While the Dial piece made me think about the ways in which the perceived “new” threats to today’s bookstores might not be so new, it also made me consider how Dewey’s proposal might emerge in modified form in the digital era. While present-day libraries haven’t been proposing the sale of books, they certainly are planning to get into the business of marketing and distribution, as the World Digital Library attests. They are also proposing, as Librarian of Congress librarian James Billington has said, a shift toward significant partnerships with for-profit businesses which have (for various reasons) serious economic stakes in sifting through digital materials. And, as Ben noted a few weeks ago, libraries themselves have been using various strategies from online retailers to catalog and present information.
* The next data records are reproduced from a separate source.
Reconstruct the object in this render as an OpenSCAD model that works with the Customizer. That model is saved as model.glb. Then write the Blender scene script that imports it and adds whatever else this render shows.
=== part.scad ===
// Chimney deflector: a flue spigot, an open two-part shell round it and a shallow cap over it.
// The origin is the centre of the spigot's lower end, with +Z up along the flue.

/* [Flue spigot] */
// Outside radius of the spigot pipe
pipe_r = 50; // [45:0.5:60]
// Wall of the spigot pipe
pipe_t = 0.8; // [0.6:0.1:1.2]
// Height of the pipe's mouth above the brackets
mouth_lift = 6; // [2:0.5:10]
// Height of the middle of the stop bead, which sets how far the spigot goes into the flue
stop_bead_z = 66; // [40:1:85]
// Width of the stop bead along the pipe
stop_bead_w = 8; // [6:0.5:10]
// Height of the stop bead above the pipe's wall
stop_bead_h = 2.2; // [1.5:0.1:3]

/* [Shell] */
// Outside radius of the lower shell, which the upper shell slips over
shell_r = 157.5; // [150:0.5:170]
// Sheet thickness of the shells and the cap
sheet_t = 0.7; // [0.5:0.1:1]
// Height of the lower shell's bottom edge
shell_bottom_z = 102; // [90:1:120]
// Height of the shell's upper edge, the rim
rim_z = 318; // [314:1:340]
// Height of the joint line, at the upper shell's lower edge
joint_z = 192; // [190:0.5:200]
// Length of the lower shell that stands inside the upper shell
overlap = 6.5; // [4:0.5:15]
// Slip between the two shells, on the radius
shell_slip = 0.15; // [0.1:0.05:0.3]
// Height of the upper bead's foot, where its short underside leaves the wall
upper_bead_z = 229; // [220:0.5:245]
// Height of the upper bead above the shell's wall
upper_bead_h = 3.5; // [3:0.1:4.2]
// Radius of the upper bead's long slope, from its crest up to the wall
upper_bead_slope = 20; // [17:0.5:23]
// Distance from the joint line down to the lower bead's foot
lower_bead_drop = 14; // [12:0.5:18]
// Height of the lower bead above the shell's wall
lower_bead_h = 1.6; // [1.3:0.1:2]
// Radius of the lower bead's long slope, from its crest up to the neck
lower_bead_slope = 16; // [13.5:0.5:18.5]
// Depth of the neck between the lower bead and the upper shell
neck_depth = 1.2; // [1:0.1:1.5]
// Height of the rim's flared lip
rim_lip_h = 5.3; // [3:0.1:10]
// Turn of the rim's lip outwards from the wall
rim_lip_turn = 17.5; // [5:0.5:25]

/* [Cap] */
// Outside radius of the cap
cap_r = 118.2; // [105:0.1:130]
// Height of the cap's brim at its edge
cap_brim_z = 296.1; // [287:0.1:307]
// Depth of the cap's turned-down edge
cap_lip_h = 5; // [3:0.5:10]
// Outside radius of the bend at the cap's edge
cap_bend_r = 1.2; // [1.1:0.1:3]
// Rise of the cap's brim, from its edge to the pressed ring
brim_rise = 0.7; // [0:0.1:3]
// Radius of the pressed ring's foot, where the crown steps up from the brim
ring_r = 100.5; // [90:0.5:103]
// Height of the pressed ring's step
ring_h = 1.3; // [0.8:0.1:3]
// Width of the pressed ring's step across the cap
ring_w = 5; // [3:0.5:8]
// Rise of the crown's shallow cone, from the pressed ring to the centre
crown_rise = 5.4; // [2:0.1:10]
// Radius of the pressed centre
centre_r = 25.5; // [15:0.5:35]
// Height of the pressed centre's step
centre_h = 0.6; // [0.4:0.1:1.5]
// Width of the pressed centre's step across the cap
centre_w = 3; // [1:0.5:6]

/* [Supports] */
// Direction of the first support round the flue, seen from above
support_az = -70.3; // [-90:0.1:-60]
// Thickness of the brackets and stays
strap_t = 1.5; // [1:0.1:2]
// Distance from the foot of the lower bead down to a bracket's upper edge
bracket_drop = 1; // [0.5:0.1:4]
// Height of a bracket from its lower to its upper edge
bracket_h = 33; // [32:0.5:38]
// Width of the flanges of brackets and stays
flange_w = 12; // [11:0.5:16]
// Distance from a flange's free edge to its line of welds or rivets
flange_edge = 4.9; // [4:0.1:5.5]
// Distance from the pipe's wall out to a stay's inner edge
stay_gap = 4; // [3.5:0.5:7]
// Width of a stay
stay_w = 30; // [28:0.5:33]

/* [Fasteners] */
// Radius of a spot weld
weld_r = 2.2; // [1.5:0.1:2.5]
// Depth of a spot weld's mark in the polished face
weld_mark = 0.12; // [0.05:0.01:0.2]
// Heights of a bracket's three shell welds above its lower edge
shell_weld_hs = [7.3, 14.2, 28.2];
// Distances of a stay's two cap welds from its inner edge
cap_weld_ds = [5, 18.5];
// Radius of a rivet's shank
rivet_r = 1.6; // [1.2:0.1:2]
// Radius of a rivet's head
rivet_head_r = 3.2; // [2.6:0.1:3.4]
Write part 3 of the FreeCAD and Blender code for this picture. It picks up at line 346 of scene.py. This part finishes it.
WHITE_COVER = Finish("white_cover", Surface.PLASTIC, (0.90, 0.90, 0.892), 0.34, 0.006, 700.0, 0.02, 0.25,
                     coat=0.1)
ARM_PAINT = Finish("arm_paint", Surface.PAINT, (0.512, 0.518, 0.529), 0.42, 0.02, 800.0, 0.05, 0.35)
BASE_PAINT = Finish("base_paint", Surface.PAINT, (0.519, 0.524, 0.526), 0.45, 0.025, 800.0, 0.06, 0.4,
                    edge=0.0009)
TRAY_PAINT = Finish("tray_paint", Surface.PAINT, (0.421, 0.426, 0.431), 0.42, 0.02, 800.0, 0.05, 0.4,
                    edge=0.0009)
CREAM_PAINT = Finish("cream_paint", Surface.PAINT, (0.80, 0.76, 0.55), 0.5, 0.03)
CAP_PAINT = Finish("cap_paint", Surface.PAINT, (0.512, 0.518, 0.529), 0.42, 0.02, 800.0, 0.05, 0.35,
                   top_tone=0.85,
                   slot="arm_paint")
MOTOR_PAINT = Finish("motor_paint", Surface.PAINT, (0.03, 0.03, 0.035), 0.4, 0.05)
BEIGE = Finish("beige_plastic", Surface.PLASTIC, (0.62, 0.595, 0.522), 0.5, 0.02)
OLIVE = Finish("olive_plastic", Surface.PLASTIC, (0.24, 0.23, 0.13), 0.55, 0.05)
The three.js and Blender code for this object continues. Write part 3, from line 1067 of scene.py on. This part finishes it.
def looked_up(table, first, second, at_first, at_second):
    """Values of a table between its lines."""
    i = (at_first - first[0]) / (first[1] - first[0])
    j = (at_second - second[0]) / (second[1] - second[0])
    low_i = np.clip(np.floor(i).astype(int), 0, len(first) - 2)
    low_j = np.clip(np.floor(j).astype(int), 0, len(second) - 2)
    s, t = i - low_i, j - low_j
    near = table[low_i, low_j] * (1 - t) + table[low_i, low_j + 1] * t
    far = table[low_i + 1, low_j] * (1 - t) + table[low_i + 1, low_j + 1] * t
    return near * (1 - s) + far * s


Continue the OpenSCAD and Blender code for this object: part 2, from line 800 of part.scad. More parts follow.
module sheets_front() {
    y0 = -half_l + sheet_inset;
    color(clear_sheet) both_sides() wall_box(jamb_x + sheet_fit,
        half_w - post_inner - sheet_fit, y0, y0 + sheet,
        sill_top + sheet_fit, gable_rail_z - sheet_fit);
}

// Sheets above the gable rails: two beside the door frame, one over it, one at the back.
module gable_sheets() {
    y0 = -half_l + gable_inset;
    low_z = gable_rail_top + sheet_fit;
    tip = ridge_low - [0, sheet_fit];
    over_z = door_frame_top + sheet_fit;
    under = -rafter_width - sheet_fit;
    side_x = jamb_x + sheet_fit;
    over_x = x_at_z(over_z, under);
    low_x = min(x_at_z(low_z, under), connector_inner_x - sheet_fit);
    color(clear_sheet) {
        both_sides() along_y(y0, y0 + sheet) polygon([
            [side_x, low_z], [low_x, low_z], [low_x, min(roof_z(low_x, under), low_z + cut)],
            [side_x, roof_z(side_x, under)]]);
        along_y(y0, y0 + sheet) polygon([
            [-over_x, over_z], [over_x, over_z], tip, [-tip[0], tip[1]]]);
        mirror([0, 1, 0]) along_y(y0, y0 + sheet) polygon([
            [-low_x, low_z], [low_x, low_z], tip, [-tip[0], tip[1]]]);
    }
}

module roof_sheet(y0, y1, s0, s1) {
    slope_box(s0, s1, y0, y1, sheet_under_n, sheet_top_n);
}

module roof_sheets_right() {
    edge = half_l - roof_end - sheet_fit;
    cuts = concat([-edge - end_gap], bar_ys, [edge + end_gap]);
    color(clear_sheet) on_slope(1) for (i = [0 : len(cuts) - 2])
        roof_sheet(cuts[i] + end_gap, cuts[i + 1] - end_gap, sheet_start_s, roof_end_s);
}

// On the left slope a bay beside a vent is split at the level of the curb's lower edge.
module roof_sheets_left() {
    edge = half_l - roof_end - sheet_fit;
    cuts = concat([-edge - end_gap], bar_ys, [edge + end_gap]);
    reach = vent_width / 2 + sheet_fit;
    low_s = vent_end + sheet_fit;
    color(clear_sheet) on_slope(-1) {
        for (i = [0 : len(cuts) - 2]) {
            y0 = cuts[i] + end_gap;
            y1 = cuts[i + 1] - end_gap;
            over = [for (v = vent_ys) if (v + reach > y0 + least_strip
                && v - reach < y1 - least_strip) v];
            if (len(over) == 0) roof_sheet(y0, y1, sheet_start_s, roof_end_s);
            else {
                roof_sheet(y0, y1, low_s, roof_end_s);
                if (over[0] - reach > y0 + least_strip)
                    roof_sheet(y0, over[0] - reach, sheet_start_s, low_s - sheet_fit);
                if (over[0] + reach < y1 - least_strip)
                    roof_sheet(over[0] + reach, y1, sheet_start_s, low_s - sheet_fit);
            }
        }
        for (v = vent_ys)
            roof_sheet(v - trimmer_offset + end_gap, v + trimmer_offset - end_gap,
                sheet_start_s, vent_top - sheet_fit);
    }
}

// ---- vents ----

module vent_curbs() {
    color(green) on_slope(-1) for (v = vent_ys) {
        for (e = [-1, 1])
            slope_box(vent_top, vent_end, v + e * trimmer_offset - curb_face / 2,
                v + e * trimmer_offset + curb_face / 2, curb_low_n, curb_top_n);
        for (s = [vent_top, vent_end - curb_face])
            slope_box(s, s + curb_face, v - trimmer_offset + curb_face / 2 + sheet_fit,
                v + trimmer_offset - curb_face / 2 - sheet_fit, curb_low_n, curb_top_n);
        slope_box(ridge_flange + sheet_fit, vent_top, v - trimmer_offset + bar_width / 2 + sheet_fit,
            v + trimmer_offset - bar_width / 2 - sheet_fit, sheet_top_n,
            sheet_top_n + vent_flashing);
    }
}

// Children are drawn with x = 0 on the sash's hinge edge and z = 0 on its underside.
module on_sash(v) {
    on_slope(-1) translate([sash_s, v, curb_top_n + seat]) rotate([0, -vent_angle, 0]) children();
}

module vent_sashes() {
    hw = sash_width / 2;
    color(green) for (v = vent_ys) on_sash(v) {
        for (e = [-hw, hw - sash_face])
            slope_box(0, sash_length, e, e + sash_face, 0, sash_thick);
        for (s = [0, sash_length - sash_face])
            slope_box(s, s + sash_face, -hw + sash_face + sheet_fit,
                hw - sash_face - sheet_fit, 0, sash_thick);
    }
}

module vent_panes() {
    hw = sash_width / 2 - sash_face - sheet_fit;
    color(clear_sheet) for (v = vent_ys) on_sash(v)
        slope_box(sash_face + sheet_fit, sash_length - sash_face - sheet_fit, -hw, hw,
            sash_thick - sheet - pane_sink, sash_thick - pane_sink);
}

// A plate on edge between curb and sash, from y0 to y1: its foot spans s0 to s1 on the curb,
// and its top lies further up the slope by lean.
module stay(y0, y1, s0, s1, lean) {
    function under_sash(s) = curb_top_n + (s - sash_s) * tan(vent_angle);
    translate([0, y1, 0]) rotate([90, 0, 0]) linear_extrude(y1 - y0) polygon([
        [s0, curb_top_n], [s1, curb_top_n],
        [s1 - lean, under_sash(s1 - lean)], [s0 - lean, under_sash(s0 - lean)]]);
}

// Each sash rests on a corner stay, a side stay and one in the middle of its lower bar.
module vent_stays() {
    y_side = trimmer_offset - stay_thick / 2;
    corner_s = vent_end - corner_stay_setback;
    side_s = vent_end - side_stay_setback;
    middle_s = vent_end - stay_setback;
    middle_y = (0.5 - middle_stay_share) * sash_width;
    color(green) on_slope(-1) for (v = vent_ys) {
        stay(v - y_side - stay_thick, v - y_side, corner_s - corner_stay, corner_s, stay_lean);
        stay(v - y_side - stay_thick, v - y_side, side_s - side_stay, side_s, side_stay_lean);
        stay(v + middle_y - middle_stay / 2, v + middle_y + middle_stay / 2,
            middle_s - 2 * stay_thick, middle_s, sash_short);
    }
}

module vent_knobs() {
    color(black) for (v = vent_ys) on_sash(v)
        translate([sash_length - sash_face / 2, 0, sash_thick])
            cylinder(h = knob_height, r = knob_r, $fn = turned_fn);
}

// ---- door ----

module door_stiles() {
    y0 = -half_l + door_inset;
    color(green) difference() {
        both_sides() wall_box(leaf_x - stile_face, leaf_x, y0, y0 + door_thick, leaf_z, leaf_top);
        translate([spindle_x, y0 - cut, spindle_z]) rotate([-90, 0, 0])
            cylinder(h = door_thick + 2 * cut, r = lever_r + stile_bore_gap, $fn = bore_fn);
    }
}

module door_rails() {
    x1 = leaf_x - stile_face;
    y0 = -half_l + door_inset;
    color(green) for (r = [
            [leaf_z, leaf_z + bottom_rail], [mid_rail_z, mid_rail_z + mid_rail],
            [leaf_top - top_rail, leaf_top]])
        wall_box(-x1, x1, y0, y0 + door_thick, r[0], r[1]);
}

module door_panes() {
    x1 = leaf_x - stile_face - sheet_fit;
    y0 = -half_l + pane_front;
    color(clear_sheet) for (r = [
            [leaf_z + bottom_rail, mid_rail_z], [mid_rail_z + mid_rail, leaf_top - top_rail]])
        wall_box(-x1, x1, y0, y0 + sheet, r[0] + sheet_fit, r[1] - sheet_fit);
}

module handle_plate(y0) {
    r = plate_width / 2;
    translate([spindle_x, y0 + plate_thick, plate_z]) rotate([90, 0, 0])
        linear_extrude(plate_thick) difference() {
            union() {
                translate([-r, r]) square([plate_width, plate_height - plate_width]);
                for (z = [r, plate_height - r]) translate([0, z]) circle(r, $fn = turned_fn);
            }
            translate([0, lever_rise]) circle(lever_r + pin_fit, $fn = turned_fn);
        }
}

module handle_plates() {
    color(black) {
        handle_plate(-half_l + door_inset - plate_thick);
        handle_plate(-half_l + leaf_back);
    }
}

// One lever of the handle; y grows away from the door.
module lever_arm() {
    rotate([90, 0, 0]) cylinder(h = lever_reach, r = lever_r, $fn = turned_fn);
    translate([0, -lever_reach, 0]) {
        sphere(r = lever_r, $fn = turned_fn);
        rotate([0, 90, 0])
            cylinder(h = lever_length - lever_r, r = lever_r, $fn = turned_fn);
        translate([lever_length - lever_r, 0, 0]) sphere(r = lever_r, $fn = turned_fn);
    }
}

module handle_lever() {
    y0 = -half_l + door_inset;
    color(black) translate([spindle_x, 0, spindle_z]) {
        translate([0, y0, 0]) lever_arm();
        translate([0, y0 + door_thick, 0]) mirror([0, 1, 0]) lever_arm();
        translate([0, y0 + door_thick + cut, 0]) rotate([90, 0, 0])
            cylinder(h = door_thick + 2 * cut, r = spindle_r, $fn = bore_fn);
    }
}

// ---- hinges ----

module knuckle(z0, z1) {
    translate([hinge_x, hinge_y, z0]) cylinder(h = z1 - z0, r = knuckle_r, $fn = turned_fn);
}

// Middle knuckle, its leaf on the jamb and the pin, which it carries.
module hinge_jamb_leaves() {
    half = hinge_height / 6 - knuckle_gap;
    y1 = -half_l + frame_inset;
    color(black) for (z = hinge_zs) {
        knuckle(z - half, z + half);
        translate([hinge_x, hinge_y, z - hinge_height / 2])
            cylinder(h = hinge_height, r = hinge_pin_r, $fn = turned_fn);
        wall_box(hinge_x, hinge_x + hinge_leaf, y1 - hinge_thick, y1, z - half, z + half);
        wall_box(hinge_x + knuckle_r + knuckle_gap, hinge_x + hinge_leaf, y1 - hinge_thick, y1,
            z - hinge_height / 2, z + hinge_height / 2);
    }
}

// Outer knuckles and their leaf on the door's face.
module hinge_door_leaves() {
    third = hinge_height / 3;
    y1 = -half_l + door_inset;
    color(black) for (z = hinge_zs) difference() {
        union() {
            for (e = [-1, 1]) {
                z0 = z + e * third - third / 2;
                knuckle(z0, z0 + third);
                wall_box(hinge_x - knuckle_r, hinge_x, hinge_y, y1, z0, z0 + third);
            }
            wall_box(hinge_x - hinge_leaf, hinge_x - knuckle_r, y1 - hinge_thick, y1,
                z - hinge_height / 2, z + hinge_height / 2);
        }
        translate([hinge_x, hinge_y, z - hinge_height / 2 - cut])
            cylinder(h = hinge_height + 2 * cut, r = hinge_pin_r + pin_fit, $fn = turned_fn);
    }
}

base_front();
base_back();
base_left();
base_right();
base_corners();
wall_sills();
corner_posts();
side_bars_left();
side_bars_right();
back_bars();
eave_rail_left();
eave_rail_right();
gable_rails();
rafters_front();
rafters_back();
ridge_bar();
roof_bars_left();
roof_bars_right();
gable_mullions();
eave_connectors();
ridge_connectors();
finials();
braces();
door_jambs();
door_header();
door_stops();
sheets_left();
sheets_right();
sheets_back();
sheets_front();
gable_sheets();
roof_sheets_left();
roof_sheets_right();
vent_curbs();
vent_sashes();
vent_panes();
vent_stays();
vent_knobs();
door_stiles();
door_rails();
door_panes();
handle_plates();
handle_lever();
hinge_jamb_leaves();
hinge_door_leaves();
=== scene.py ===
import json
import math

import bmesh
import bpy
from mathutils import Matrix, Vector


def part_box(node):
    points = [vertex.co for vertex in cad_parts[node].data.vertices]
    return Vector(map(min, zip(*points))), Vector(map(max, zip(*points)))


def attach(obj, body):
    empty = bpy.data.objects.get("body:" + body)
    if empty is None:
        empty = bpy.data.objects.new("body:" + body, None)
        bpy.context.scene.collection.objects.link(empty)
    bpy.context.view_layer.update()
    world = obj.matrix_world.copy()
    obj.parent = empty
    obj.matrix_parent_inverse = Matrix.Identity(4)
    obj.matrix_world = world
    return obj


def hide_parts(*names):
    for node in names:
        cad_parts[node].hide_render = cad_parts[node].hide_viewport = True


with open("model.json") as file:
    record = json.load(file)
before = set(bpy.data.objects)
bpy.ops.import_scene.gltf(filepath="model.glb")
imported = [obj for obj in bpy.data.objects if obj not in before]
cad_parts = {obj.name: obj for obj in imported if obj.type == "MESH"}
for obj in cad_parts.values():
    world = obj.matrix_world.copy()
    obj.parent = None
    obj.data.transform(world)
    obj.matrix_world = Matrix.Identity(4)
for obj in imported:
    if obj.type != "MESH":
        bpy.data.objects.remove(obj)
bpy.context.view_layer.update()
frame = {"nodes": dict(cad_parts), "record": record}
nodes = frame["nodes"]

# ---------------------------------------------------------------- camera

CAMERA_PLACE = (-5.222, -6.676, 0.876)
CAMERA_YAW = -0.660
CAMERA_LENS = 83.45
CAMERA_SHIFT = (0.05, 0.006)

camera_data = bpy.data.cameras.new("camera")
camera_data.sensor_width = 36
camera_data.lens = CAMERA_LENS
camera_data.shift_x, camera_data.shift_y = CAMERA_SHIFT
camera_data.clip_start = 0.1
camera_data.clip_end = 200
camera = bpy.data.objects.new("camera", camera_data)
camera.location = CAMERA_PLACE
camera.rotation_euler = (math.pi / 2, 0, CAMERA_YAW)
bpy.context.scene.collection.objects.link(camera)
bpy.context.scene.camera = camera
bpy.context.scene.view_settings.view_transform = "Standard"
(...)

Just as libraries are starting to embrace the private sector, many bookstores are heading in the other direction: driven to the verge of extinction by poor profits, they are reinventing themselves as nonprofits that serve a valuable social and cultural function. Sure, books are still for sale, but the real “value” of a bookstore is now lies not in its merchandise, but in the intellectual or cultural community it fosters: in that respect, some bookstores are thus akin to the subscription libraries of the past.
Is it so impossible to imagine a future in which one walks into a digital distribution center, orders a latte, and uses an Amazon-type search engine to pull up the ebook that can be read at one’s reading station after the requisite number of ads have flashed on the screen? Is this a library? Is this a bookstore? Does it matter? Should it?